The superego operates as a moral conscience. Here, that would be Bruce (Patrick Clark), a young, rule-following doctor (same age as the patient, as it happens), in his first month of training. He’s convinced that Chris might be a paranoid schizophrenic and should be submitted to further evaluation instead of being released to who-knows-where.
The ego here (and boy, does he have one), is Robert (Charles Peters), the arrogant consulting psychiatrist who is Bruce’s supervisor and supposed mentor. Ego, according to Freud, is the sense of personal identity or feelings of self-importance.
Superciliously quoting French poetry and Allen Ginsberg and “Hamlet,” Roberrt makes the issue of Chris’ diagnosis and discharge all about race, by arguing that the Black community is frequently mis-diagnosed by an institutionally racist system. Sounds reasonable, except he’s a total hypocrite, and is also closely monitoring the clinic’s bottom line. He wants Chris released to save money and he wants to take over the case so he can use Chris for the book he’s writing, which will hopefully make him a professor and elevate him to the ranks of his more prestigiously-educated peers. Throughout, Robert is self-serving, condescending and denigrating.
The power dynamics shift constantly. Each of the three men seems reasonable at some point, and each has a complete emotional meltdown at another moment.
Penhall makes the two doctors both unlikable and unprofessional: arguing about the patient in front of him, using and manipulating him for their own wants/needs.
There are issues of class, race, prejudice and clinical practice here.

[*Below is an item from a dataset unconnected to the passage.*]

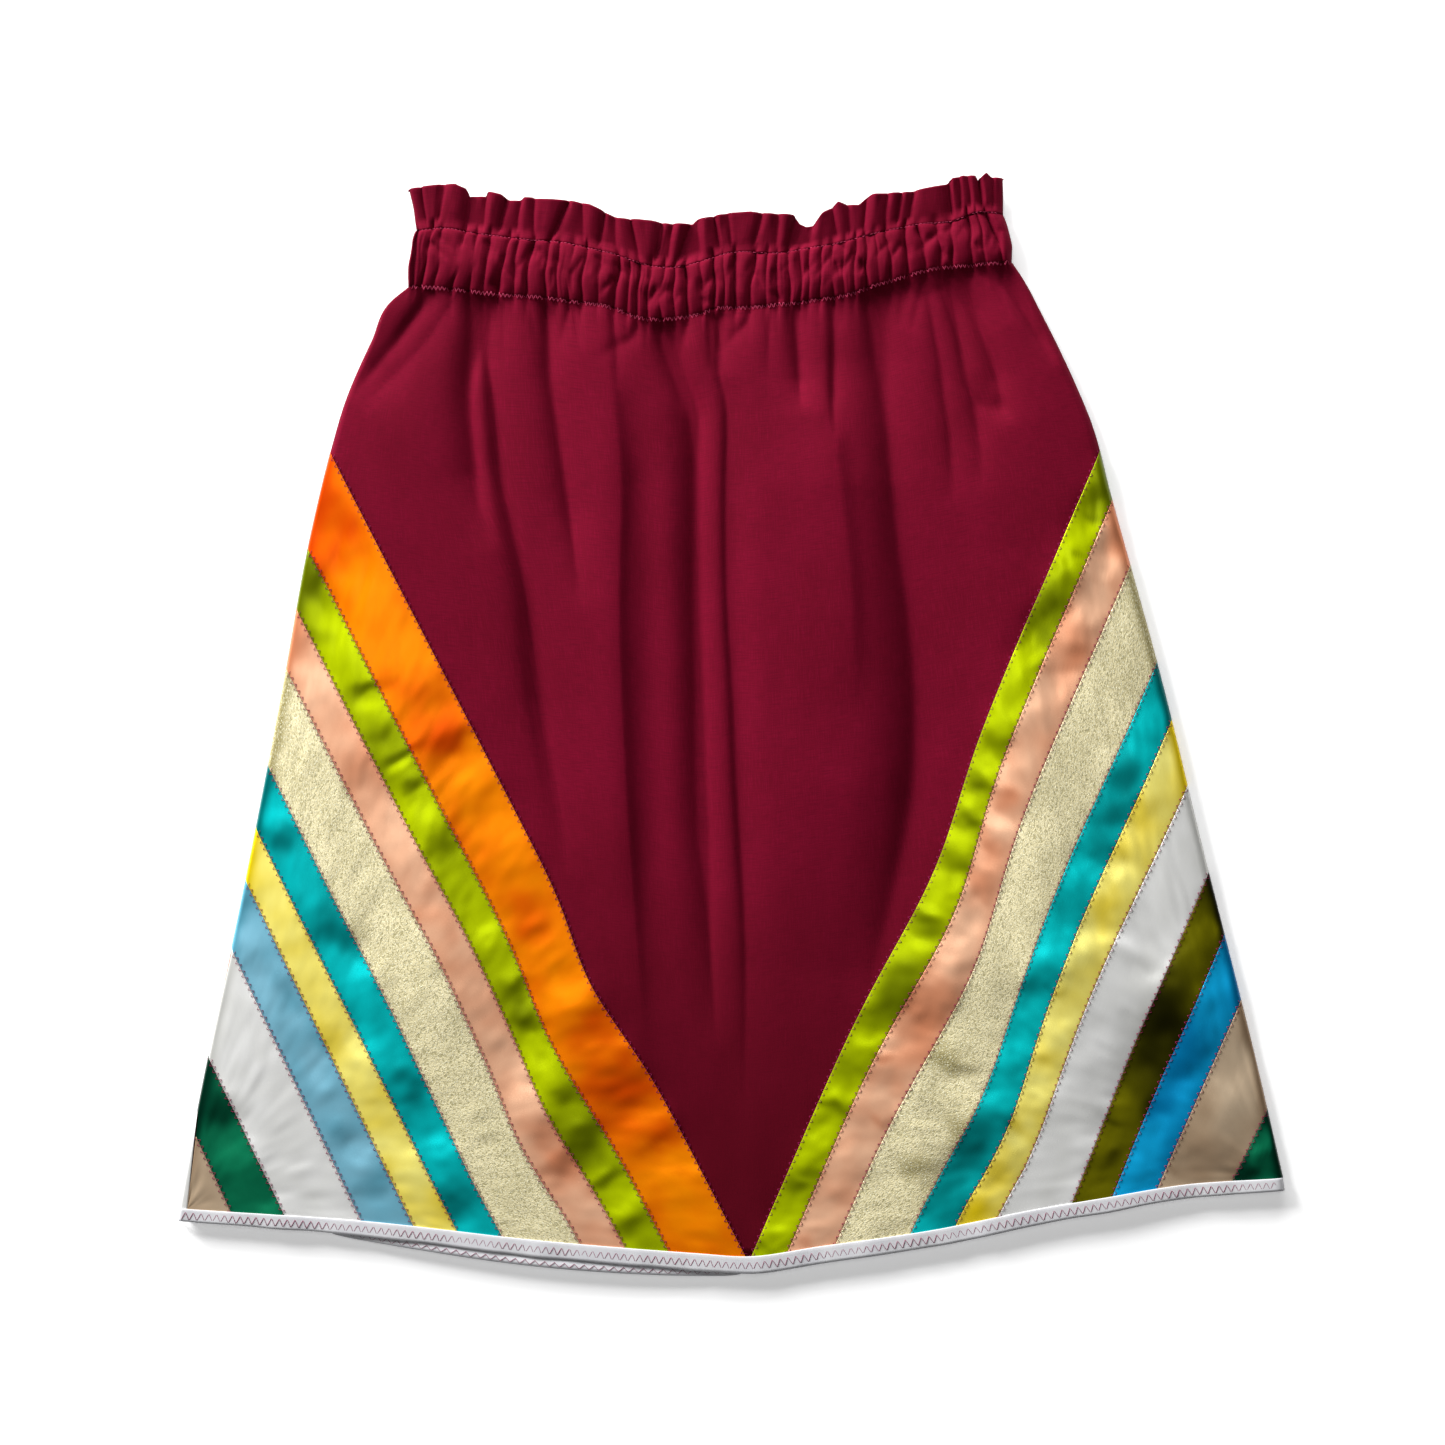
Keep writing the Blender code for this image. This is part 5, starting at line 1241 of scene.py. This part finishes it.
def lame_material(light, dark, groups):
    """Gold lame: crinkled metal threads in short flecks beside duller ones, glossy sparks with painted
    glints, and painted shade where the cloth turns from the light.
    """
    material, tree, shader = new_material("lame_gold_woven")
    cloth = cloth_coordinates(tree)
    flecks = noise(tree, cloth, 480.0, 2.0, Distortion=1.2)
    glossy_painted_glints = noise(tree, cloth, 900.0, 1.0)
    dye = use_group(tree, groups["dye"], {"Cloth": cloth, "Cloud Size": 0.03, "Slub Length": 0.01})
    base = blended(tree, ranged(tree, dye["Mask"], 0.3, 0.7), mid_tone(light, dark), light)
    # Painted shade: a deep brownish gold where the painted sheen says the cloth turns from the light
    base = blended(tree, ranged(tree, painted_sheen_mask(tree), 0.1, 0.6), (0.31, 0.26, 0.10), base)
    colour = blended(tree, ranged(tree, flecks, 0.37, 0.52), dark, base)
    # Painted glints: pale gold mixed into the colour on the glossy sparks
    colour = blended(tree, ranged(tree, glossy_painted_glints, 0.56, 0.68, 0.0, 0.8), colour, (0.92, 0.90, 0.68))
    feed(tree, shader, {
        "Base Color": colour, "Roughness": ranged(tree, glossy_painted_glints, 0.3, 0.7, 0.55, 0.32),
        "Normal": relief(tree, (flecks, 0.0005, 0.7), (glossy_painted_glints, 0.0002, 0.5)),
        "Metallic": 0.2, "Specular IOR Level": 0.2})
    return material


def mid_tone(light, dark):
    return tuple((a + b) / 2 for a, b in zip(light, dark))


def tape_material(groups):
    """White binding tape: a soft close weave with clouds in its dye, and painted shade that greys the weave's
    hollows.
    """
    material, tree, shader = new_material("hem_tape_woven")
    cloth = cloth_coordinates(tree)
    weave = use_group(tree, groups["weave"], {"Cloth": cloth, "Thread Pitch": 0.0006})
    dye = use_group(tree, groups["dye"], {"Cloth": cloth, "Cloud Size": 0.02, "Slub Length": 0.008})
    colour = blended(tree, ranged(tree, dye["Mask"], 0.35, 0.65), (0.545, 0.545, 0.57), (0.60, 0.60, 0.615))
    # Painted shade: greyer where the weave is low, in the hollows between threads
    colour = blended(tree, ranged(tree, weave["Height"], 0.0, 1.0, 0.12, 0.0), colour, (0.44, 0.44, 0.48))
    feed(tree, shader, {
        "Base Color": colour, "Roughness": ranged(tree, dye["Slubs"], 0.3, 0.7, 0.55, 0.7),
        "Normal": relief(tree, (weave["Height"], 0.00005, 0.5), (dye["Slubs"], 0.00012, 0.4)),
        "Specular IOR Level": 0.2, "Sheen Weight": 0.05})
    return material


def twisted_thread_group():
    """Two plies twisted round each other: a height that runs slantwise round the thread."""
    tree, given, made = new_group(
        "twisted thread", [("Thread", "NodeSocketVector", None), ("Twist", "NodeSocketFloat", 0.0009)],
        [("Height", "NodeSocketFloat")])
    axes = add_node(tree, "ShaderNodeSeparateXYZ", {0: given["Thread"]})
    turns = maths(tree, "ADD", maths(tree, "DIVIDE", axes.outputs["X"], given["Twist"]), axes.outputs["Y"])
    wave = maths(tree, "SINE", maths(tree, "MULTIPLY", turns, 4 * math.pi))
    tree.links.new(maths(tree, "MULTIPLY", wave, 0.5), made["Height"])
    return tree


def thread_material(name, light, dark, groups):
    """Sewing thread: two twisted plies with painted shade between them, and uneven dye."""
    material, tree, shader = new_material(name)
    thread = cloth_coordinates(tree)
    twist = use_group(tree, groups["twist"], {"Thread": thread, "Twist": 0.0009})
    dye = use_group(tree, groups["dye"], {"Cloth": thread, "Cloud Size": 0.01, "Slub Length": 0.004})
    # Painted shade: the darker colour between the plies, the lighter one on them
    colour = blended(tree, ranged(tree, twist["Height"], -0.5, 0.5), dark, light)
    colour = blended(tree, ranged(tree, dye["Mask"], 0.35, 0.65, 0.3, 0.0), colour, dark)
    feed(tree, shader, {
        "Base Color": colour, "Roughness": ranged(tree, dye["Slubs"], 0.3, 0.7, 0.4, 0.6),
        "Normal": relief(tree, (twist["Height"], 0.0001, 0.6)), "Specular IOR Level": 0.1})
    return material


def make_camera():
    """A camera straight above the skirt, with the waist at the top of its view."""
    data = bpy.data.cameras.new("camera")
    data.lens = LENS
    camera = put_in_scene("camera", data)
    camera.location = (VIEW_MIDDLE[0] * MM, VIEW_MIDDLE[1] * MM, VIEW_HEIGHT * MM)
    bpy.context.scene.camera = camera


def make_light(name, place, size, watts):
    """A rectangular light that shines at the skirt's middle."""
    data = bpy.data.lights.new(name, "AREA")
    data.shape = "RECTANGLE"
    data.size, data.size_y = size
    data.energy = watts
    light = put_in_scene(name, data)
    light.location = place
    light.rotation_euler = (-Vector(place)).to_track_quat("-Z", "Y").to_euler()


def make_studio():
    """A white floor under plain soft lights."""
    mesh = bpy.data.meshes.new("floor")
    reach = 4.0
    mesh.from_pydata([(-reach, -reach, 0), (reach, -reach, 0), (reach, reach, 0), (-reach, reach, 0)], [],
                     [(0, 1, 2, 3)])
    floor = put_in_scene("floor", mesh)
    floor.location.z = -0.0002
    material, _, shader = new_material("floor_paper")
    shader.inputs["Base Color"].default_value = (0.95, 0.95, 0.95, 1)
    shader.inputs["Roughness"].default_value = 0.9
    shader.inputs["Specular IOR Level"].default_value = 0.0
    shader.inputs["Emission Color"].default_value = (1, 1, 1, 1)
    shader.inputs["Emission Strength"].default_value = FLOOR_GLOW
    mesh.materials.append(material)
    world = bpy.data.worlds.new("studio")
    world.use_nodes = True
    world.node_tree.nodes["Background"].inputs["Color"].default_value = (1, 1, 1, 1)
    world.node_tree.nodes["Background"].inputs["Strength"].default_value = WORLD_LIGHT
    bpy.context.scene.world = world
    bpy.context.scene.view_settings.view_transform = "Standard"
    for light in LIGHTS:
        make_light(*light)


def main():
    groups = {"weave": plain_weave_group(), "dye": dye_group(), "floats": satin_floats_group(),
              "twist": twisted_thread_group()}
    burgundy = cotton_material(groups)
    materials = {name: satin_material(name + "_woven", light, dark, groups) for name, light, dark in SATINS}
    materials["lame_gold"] = lame_material((0.88, 0.79, 0.49), (0.44, 0.39, 0.20), groups)
    front_panel(burgundy)
    front_casing(burgundy)
    front_header(burgundy)
    tape = tape_material(groups)
    # Each thread's lighter colour, then its darker one: painted shade between the plies and the tone of its
    # dye's clouds
    maroon = thread_material("maroon_thread_spun", (0.32, 0.012, 0.09), (0.15, 0.004, 0.045), groups)
    pink = thread_material("pink_thread_spun", (0.72, 0.085, 0.18), (0.42, 0.03, 0.09), groups)
    coral = satin_material("satin_coral_woven", (0.62, 0.16, 0.10), (0.40, 0.08, 0.05), groups)
    make_ribbons(materials)
    side_sliver("white_ribbon_back", "back_ribbon_white", materials["satin_white"],
                (-268, -335), (0.3, 6.0))
    side_sliver("coral_ribbon_back", None, coral, (-156, -218), (0.8, 1.2))
    back_panel(burgundy)
    back_waist(burgundy)
    front_binding(tape)
    back_binding(tape)
    ribbon_stitches(maroon)
    hem_stitches(maroon)
    waist_stitches(pink)
    make_camera()
    make_studio()


main()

The audience is buffeted about as much as Chris, who seems as confused as he is deluded.
Chris sees oranges as blue, and he reports his father to be either the reviled Ugandan despot/dictator Idi Amin or the revered boxing champ Muhammad Ali.
Daniels gives a thoroughly credible, explosive performance as Chris. As Bruce, Clark is more calm, reasonable and empathic — until he isn’t, once his career is threatened and he loses his cool. Peters’ Robert is a slippery shark, with both the other characters in his sights as prey.
Under the taut direction of Kian Kline-Chilton, a recent SDSU graduate, the tension is high, but the confrontations are too close for comfort (or professional ethics) and the rapid-paced speech and yelled outbursts often make the dialogue difficult to understand. Complicating matters further, the cavernous, high-ceilinged space doesn’t do unmiked speakers any favors.
The set (Kristen Flores, Kian Kline-Chilton), sound (Remus Harrington, perhaps a little heavy on the heartbeats), pinpoint lighting (Jerry Wooding) and costumes (Mayté Martínez) generally serve the production well… though shouldn’t those doctors be wearing jackets (or white coats) and ties?
After all the posturing, pontificating and menacing intimidation onstage, the audience is left uncertain and unfulfilled at the end (a problem of the play, not the production). Some of the details of English Healthcare elude us, but there are enough intercontinental similarities to keep us engaged, especially given our own problems since so many psychiatric facilities were shut down, leaving thousands of homeless mentally ill people to wander America’s streets.
Though billed as a brutal comedy, the play doesn’t offer much to laugh at. The issues at stake are no joke — for doctors, patients (and prisoners!) of color, and for the entire healthcare and psychiatric system.
©2022 PAT LAUNER/Patté Productions, Inc.